▶ _WORKING DATA_:

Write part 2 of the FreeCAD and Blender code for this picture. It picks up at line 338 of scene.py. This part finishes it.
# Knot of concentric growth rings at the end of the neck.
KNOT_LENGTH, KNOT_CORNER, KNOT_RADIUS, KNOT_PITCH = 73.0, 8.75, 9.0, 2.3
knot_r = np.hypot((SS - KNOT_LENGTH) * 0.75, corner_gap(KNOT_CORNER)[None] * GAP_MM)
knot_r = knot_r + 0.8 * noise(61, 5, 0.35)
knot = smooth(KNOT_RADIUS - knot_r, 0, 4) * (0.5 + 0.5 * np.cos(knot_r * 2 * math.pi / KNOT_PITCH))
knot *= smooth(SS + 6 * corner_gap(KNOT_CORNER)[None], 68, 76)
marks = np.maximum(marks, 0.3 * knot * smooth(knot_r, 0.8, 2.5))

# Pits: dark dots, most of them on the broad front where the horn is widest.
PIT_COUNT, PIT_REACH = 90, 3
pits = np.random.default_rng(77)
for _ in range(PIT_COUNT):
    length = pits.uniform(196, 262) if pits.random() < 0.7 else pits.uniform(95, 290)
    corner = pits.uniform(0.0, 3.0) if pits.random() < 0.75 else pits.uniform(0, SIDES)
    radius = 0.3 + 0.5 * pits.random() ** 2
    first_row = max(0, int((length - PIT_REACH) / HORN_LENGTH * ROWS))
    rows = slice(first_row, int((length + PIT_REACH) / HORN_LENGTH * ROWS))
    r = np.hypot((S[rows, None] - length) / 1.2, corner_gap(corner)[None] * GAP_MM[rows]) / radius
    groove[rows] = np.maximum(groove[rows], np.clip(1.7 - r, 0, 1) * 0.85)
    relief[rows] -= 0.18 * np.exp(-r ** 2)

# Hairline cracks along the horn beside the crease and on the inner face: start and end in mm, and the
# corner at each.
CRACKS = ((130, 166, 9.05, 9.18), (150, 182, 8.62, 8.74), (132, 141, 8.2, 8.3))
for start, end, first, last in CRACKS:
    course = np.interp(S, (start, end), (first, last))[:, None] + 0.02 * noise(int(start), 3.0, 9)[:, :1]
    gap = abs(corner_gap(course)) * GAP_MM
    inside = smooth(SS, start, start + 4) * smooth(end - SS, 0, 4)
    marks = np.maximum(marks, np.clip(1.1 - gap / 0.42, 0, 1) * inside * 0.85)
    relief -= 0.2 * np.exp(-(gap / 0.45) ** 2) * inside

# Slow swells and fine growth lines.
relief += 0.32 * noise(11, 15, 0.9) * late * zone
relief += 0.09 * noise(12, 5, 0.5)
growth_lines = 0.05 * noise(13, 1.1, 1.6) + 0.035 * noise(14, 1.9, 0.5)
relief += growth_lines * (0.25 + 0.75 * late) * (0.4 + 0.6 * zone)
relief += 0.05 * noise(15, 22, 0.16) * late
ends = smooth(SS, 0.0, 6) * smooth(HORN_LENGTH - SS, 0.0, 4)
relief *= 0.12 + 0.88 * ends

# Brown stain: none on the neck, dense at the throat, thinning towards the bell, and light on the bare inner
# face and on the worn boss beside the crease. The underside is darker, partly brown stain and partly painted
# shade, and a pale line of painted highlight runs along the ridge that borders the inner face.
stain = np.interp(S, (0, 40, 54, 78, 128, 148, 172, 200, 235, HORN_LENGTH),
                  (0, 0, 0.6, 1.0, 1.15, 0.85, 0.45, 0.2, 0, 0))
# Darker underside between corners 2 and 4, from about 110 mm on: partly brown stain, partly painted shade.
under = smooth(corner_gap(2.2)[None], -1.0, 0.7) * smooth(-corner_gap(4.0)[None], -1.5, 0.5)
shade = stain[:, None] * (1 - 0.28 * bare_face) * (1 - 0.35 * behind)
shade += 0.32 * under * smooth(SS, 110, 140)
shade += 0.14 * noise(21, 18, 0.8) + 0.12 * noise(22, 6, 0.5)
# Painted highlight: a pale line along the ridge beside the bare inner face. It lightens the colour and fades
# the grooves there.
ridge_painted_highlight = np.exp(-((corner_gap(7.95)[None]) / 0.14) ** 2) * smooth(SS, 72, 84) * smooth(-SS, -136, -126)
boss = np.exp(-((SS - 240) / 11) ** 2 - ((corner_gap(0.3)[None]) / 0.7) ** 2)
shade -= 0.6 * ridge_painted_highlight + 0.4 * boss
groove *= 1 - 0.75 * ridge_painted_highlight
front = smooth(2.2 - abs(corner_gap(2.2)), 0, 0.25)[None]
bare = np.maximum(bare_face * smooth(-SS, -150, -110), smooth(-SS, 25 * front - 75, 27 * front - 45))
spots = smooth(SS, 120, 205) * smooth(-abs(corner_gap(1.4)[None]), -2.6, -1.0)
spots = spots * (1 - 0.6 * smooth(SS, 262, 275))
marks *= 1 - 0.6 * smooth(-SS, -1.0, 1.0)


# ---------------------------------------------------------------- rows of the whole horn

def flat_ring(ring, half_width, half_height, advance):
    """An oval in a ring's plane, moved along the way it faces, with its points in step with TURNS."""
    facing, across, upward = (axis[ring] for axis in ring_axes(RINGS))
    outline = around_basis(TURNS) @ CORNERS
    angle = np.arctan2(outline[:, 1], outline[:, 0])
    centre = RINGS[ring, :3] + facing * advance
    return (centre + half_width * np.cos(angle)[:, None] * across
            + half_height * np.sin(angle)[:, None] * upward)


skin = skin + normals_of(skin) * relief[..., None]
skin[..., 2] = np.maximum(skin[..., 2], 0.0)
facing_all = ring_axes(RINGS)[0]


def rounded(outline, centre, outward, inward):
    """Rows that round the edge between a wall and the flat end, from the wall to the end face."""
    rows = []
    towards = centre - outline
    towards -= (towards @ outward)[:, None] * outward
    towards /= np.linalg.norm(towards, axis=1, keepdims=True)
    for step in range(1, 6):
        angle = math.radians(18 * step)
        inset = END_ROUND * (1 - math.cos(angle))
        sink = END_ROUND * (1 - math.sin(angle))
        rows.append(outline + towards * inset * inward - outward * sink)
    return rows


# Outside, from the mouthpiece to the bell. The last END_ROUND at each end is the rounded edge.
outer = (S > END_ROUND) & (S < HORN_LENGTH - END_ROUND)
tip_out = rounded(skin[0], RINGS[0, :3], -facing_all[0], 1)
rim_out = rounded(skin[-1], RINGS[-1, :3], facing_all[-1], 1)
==
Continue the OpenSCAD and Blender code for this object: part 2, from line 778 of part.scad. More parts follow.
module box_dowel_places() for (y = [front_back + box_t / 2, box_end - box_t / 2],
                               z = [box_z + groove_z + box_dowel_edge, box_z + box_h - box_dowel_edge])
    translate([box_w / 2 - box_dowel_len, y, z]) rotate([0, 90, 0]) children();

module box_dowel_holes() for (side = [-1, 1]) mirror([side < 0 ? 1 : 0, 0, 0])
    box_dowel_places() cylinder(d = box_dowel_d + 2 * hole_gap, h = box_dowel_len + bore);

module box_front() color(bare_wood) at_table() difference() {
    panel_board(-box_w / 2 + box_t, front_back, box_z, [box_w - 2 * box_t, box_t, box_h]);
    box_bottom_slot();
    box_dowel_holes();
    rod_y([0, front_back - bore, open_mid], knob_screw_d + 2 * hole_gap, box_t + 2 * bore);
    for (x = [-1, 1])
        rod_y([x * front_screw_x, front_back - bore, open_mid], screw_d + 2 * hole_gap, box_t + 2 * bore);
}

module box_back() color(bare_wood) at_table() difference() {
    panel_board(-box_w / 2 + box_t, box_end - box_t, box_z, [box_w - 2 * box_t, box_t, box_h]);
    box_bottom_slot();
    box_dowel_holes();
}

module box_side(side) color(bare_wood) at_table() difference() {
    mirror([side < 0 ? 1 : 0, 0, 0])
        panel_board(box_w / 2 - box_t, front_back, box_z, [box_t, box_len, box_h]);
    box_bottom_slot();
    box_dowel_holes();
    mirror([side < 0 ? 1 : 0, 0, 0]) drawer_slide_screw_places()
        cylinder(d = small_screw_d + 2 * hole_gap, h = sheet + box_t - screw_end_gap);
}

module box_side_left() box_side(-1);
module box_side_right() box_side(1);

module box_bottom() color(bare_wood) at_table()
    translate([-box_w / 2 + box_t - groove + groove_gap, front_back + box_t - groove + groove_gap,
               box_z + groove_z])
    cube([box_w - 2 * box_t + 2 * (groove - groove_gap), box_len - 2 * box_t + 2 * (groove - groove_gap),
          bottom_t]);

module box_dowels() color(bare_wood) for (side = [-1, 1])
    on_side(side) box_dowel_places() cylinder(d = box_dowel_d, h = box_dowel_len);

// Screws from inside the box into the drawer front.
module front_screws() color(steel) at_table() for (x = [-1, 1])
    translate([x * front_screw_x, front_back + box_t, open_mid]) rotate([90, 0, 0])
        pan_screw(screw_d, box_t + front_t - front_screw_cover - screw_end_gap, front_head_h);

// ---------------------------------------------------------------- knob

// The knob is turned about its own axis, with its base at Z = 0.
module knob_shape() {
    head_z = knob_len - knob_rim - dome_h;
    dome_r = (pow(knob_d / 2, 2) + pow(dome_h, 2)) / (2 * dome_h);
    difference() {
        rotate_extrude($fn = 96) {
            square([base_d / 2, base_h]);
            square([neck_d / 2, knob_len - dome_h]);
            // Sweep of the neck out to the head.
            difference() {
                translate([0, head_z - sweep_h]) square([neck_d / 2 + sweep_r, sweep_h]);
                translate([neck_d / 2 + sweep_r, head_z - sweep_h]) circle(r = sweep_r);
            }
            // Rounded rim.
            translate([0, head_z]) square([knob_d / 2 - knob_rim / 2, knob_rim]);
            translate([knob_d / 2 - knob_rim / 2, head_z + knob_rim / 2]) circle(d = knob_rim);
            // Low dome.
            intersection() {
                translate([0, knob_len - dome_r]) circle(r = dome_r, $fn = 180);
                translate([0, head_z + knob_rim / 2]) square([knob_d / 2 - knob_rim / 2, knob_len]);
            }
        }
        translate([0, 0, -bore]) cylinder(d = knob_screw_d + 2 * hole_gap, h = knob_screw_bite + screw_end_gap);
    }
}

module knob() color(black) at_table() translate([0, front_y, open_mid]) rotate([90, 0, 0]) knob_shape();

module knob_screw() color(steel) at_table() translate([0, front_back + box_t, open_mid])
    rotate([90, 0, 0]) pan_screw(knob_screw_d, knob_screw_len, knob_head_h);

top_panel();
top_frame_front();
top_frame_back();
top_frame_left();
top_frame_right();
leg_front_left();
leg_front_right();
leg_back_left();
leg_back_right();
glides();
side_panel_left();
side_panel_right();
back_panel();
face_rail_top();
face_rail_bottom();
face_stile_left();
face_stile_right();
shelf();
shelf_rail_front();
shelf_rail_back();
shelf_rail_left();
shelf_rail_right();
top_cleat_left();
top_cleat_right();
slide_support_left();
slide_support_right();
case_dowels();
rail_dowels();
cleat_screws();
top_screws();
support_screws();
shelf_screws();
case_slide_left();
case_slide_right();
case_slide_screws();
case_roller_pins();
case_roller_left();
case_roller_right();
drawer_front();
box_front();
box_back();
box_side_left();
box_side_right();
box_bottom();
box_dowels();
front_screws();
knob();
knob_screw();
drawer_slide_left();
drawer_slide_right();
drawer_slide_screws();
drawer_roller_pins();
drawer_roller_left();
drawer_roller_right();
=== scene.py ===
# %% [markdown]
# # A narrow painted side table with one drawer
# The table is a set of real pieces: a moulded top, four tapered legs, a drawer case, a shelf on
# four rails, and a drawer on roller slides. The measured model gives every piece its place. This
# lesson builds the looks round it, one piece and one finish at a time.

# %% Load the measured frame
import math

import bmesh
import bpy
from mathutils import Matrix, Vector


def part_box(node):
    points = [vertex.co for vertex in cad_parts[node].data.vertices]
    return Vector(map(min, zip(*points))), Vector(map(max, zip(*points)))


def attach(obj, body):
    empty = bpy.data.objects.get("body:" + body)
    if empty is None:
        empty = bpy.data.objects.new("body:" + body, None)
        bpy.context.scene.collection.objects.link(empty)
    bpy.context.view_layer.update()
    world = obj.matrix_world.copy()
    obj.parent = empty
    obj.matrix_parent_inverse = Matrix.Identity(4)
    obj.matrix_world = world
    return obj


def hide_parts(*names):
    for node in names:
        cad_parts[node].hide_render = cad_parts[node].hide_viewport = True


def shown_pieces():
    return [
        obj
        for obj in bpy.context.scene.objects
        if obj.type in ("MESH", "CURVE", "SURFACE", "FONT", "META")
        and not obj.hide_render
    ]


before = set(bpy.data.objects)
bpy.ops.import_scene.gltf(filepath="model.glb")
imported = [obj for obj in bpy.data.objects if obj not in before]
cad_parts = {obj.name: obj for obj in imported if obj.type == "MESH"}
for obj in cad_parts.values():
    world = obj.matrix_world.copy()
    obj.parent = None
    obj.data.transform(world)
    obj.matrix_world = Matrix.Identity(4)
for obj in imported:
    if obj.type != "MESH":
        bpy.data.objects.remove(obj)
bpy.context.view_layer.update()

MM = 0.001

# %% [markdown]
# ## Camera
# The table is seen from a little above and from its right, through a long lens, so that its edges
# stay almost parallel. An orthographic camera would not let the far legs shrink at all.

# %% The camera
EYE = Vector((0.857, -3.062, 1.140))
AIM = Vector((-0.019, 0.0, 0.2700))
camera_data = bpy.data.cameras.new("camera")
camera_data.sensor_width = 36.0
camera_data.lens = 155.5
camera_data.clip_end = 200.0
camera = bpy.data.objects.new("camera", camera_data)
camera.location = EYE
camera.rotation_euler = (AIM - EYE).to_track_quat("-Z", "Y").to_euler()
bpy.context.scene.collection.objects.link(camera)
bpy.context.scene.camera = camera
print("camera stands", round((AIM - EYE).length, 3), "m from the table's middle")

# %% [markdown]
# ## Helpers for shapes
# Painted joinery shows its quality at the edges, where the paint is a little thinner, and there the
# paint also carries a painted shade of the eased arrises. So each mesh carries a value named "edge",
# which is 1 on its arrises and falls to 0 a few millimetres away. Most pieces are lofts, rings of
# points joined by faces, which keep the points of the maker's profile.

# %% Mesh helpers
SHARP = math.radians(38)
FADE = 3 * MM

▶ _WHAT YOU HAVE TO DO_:
Exactly the lines above from the one with "module knob_screw() color(steel)" to the one with "for node in", both included, are to be quoted; leave the rest out.

▶ _WRITTEN REPLY_:
module knob_screw() color(steel) at_table() translate([0, front_back + box_t, open_mid])
    rotate([90, 0, 0]) pan_screw(knob_screw_d, knob_screw_len, knob_head_h);

top_panel();
top_frame_front();
top_frame_back();
top_frame_left();
top_frame_right();
leg_front_left();
leg_front_right();
leg_back_left();
leg_back_right();
glides();
side_panel_left();
side_panel_right();
back_panel();
face_rail_top();
face_rail_bottom();
face_stile_left();
face_stile_right();
shelf();
shelf_rail_front();
shelf_rail_back();
shelf_rail_left();
shelf_rail_right();
top_cleat_left();
top_cleat_right();
slide_support_left();
slide_support_right();
case_dowels();
rail_dowels();
cleat_screws();
top_screws();
support_screws();
shelf_screws();
case_slide_left();
case_slide_right();
case_slide_screws();
case_roller_pins();
case_roller_left();
case_roller_right();
drawer_front();
box_front();
box_back();
box_side_left();
box_side_right();
box_bottom();
box_dowels();
front_screws();
knob();
knob_screw();
drawer_slide_left();
drawer_slide_right();
drawer_slide_screws();
drawer_roller_pins();
drawer_roller_left();
drawer_roller_right();
=== scene.py ===
# %% [markdown]
# # A narrow painted side table with one drawer
# The table is a set of real pieces: a moulded top, four tapered legs, a drawer case, a shelf on
# four rails, and a drawer on roller slides. The measured model gives every piece its place. This
# lesson builds the looks round it, one piece and one finish at a time.

# %% Load the measured frame
import math

import bmesh
import bpy
from mathutils import Matrix, Vector


def part_box(node):
    points = [vertex.co for vertex in cad_parts[node].data.vertices]
    return Vector(map(min, zip(*points))), Vector(map(max, zip(*points)))


def attach(obj, body):
    empty = bpy.data.objects.get("body:" + body)
    if empty is None:
        empty = bpy.data.objects.new("body:" + body, None)
        bpy.context.scene.collection.objects.link(empty)
    bpy.context.view_layer.update()
    world = obj.matrix_world.copy()
    obj.parent = empty
    obj.matrix_parent_inverse = Matrix.Identity(4)
    obj.matrix_world = world
    return obj


def hide_parts(*names):
    for node in names:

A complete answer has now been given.